Hacking…the good and the bad

We are all aware of the benefits of hacking both for our horses’ well-being and our own. Top class competition horses are regularly hacked out to allow them unwind time and to many of us, our weekend hack is our reward for the strains of our working week. Hacking alone, in particular, conjures up images of freedom, escaping the humdrum of life and unifies everything that is so unique about horses. However…everything comes at a price.

In our modern world, we have grown used to the speed with which the world moves. Everything is quicker. Your phone, your job, your internet, your car…and every other car that travels on the roads. The press is full of horrific tales of car and horse collisions on narrow lanes. If you were to read them all you would never set one foot in your stirrup. So what do we do?

Firstly – be sensible. All riding is risky, you are taking a considered risk every time you ride. For example, do you ride your just backed 4 year old on a windy cold evening by yourself? No, wait till someone is there and it’s not blowing a gale. Do you hack your unschooled, spooky horse down a lane by yourself? No, make sure your horse will move away from your leg, a few simple steps of leg yield will be enough to move your horse across to the hedge should a car be approaching. Also a well-schooled horse is more likely to stay tuned in to you rather than the approaching car. If possible try and find someone to ride out with, place the quiet horse between the spooky one and the cars. Failing this, ask someone to walk with you.

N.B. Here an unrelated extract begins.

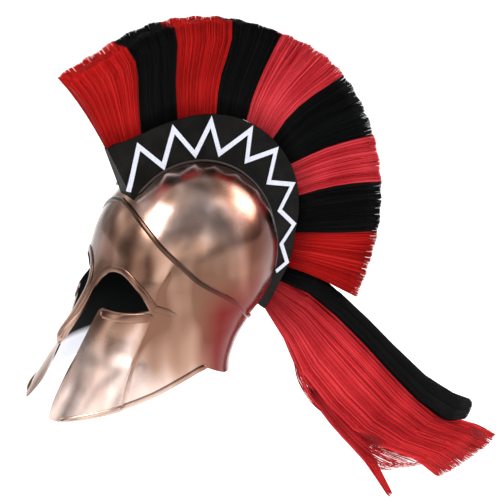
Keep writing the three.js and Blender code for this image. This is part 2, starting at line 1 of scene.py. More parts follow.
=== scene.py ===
import math

import bpy
import numpy as np
from mathutils import Matrix, Vector, kdtree, noise


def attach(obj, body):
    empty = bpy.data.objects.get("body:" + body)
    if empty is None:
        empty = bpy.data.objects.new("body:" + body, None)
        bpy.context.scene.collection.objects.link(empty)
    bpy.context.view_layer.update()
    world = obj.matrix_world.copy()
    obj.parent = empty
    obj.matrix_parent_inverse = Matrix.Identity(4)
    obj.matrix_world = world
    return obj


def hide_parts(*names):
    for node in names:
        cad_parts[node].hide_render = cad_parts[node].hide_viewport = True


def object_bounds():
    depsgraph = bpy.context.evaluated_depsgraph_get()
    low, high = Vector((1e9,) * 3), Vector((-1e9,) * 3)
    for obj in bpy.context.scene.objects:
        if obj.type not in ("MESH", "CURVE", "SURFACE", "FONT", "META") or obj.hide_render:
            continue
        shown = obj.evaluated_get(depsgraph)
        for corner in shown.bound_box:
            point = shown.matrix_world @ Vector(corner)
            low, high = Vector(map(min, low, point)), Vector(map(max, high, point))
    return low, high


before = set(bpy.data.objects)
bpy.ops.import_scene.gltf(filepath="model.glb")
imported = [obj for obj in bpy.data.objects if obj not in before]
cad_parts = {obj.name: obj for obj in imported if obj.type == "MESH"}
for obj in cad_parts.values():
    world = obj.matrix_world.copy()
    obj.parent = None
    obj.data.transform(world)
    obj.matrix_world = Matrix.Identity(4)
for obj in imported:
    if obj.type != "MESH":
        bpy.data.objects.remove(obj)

cad_low, cad_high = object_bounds()

# --- camera ------------------------------------------------------------------------------------
# The camera stands 1.7 m from the middle of the skull, on the wearer's left and a little above,
# and is aimed past the face so that the whole crest and the tail come into the picture.

SEAT = 0.1181  # the seat inside the crown stands this far above the middle of the skull
swing, rise = math.radians(60), math.radians(20)
right = Vector((math.cos(swing), math.sin(swing), 0))
back = Vector((
    math.sin(swing) * math.cos(rise), -math.cos(swing) * math.cos(rise), math.sin(rise)))
up = back.cross(right)
bpy.ops.object.camera_add()
camera = bpy.context.object
camera.location = back * 1.7 + right * 0.06527 + up * 0.00874 - Vector((0, 0, SEAT))
camera.rotation_euler = Matrix((right, up, back)).transposed().to_euler()
camera.data.sensor_width = 36
camera.data.lens = 105.02
camera.data.clip_end = 60
bpy.context.scene.camera = camera

# --- helmet shell --------------------------------------------------------------------------------
# The shell is raised from one sheet of steel 1.6 mm thick and finished in polished copper outside,
# with painted light and shade on the copper; the inside is bare steel, painted pale low in the
# cheeks as if lit through the open bottom and near-black higher up as painted shade. The hammer
# leaves soft dents all over it, and the face stands a little proud of the sides along a crease.

# Level rows of the skull in mm from its middle: height, front, back, half width, place of the
# widest point, roundness of front and back, and how far the keel stands out.
SKULL_ROWS = np.array([
    [120, -8, -8, 0.05, -8, 2, 2, 0],
    [117.5, -31, 13, 22, -9, 2, 2, 0],
    [110, -52, 35, 42, -10, 2, 2, 0],
    [97, -72, 56, 61, -10, 2, 2, 0],
    [77, -94, 76, 78, -10, 2, 2, 0],
    [50, -110, 92, 91, -10, 2.2, 2, 0],
    [20, -118.5, 99, 97, -10, 2.4, 2, 1],
    [-10, -129.5, 97, 97, -12, 2.4, 2, 3],
    [-35, -142, 87, 94, -18, 2.25, 2, 7],
    [-60, -155, 66, 89, -28, 2.1, 2, 15.5],
    [-85, -167, 45, 86, -38, 2.25, 2.1, 12],
    [-110, -180, 33, 85, -46, 2.9, 2.2, 4],
    [-135, -197, 30, 86, -52, 3.2, 2.3, 0],
    [-160, -216, 32, 89, -56, 3.2, 2.3, 0],
])
KEEL_HALF_WIDTH = 24
WALL = 1.6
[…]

Secondly – stay alert. Listen to the approaching traffic, don’t ride along on a long rein with your feet out of the stirrups. Don’t use your mobile phone.

Thirdly – be courteous. If someone slows down for you make the effort to thank them. If you annoy that car driver they will be less inclined to slow down for the next horse that they see.

I cannot reiterate the last point enough. I still regularly while driving meet riders in the middle of road, on a long rein, who don’t thank me while I wait for them to pull into a gateway. You must thank drivers, if you can’t, don’t hack out, you are putting other people at risk!